Bank employees are typically evaluated on metrics like customer satisfaction, transaction volumes, and sales targets. Digital literacy isn’t directly measured or rewarded in most performance systems.

So from an employee’s perspective, investing time in improving digital skills doesn’t clearly benefit their career. It’s something the bank wants them to do, but it’s not tied to tangible incentives.

Banks that have successfully improved digital literacy often did it by explicitly incorporating digital competency into performance evaluations and career progression. Make it count, and employees will prioritize it.

The Support Gap

When employees encounter technology issues or knowledge gaps, they often don’t know where to turn. The IT help desk handles technical problems, not training questions. The HR training team did a session six months ago but isn’t available for ongoing questions. Managers might not know the answers either.

This lack of ongoing support means employees struggle in isolation instead of quickly getting answers and building competency. The most effective training programs include accessible, ongoing support mechanisms—internal help channels, peer learning groups, easily searchable knowledge bases.

What Actually Works

The banks that are successfully closing the digital literacy gap share some common approaches:

Hands-on practice: Instead of just explaining features, training includes extensive practice with real (or realistic) scenarios. Employees work through common customer situations until they’re comfortable.

Peer learning: Employees learn from colleagues who’ve already developed digital skills, making the knowledge transfer more relatable and less intimidating.

Microlearning: Instead of lengthy training sessions, short, focused modules that employees can complete in small increments, focusing on specific skills or features.

Just-in-time resources: Easily accessible guides, videos, or checklists that employees can reference while helping customers, so they don’t have to memorize everything.

Recognition programs: Celebrating employees who demonstrate strong digital skills, creating positive role models and making digital literacy aspirational.

The Management Problem

Here’s an uncomfortable truth: training frontline staff won’t fix the problem if managers and senior leaders don’t understand digital banking either.

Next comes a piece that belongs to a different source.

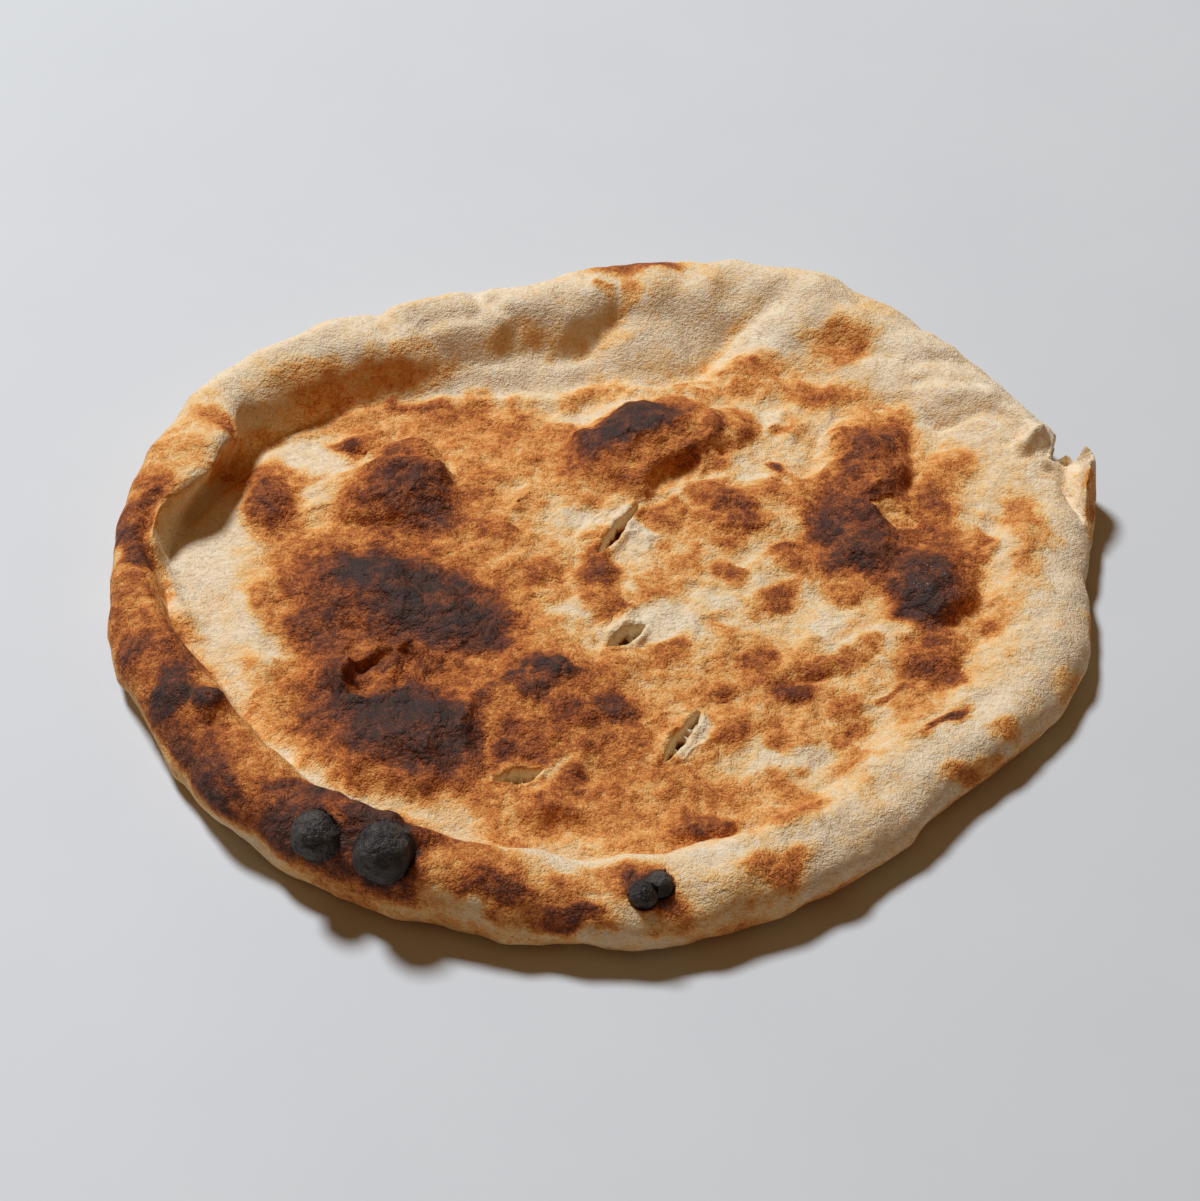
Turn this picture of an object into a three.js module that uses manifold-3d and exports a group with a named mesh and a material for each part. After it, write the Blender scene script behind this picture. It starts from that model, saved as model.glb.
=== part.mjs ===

Employees take cues from leadership. If senior staff clearly don’t prioritize or understand digital channels, frontline employees won’t either.

Some banks have addressed this by starting digital literacy training at the top, ensuring that leadership can intelligently discuss and support digital initiatives before rolling them out to broader staff.

The Vendor Relationship

When banks buy or build new digital banking systems, vendor training is usually part of the package. But this training is often inadequate—too technical for non-IT staff, too brief to build real competency, and focused on the vendor’s product in isolation rather than how it integrates with the bank’s broader operations.

Banks need to insist on better training as part of technology procurement. Not just system training for IT staff, but comprehensive programs that prepare all relevant employees to support customers using the new technology.

The Cost Question

Effective digital literacy training is expensive. It requires time, resources, ongoing programs, and potentially hiring specialized trainers. Banks trying to minimize costs often skimp on training, which is penny-wise but pound-foolish.

The cost of poor digital literacy is harder to measure but potentially enormous: lost customers, reduced digital adoption, operational inefficiencies, compliance issues, reputation damage. Compared to that, investing in comprehensive training is clearly worthwhile.

The Path Forward

Indian banks aren’t going to slow down digital transformation to wait for employee training to catch up. The competitive and regulatory pressures are too strong. So the question is whether training programs can evolve to match the pace of technology change.

This requires rethinking training from a one-time event to a continuous program, from generic content to role-specific learning, from passive knowledge transfer to active skill-building. It requires investment, commitment, and recognition that employee capability is just as important as technology capability.

Banks that figure this out will have a significant competitive advantage. Their digital services will work better not just because the technology is good, but because the humans supporting it understand what they’re doing. The gap between digital ambition and employee capability is one of the biggest challenges facing Indian banking right now. Closing it should be as much a priority as the technology investments themselves.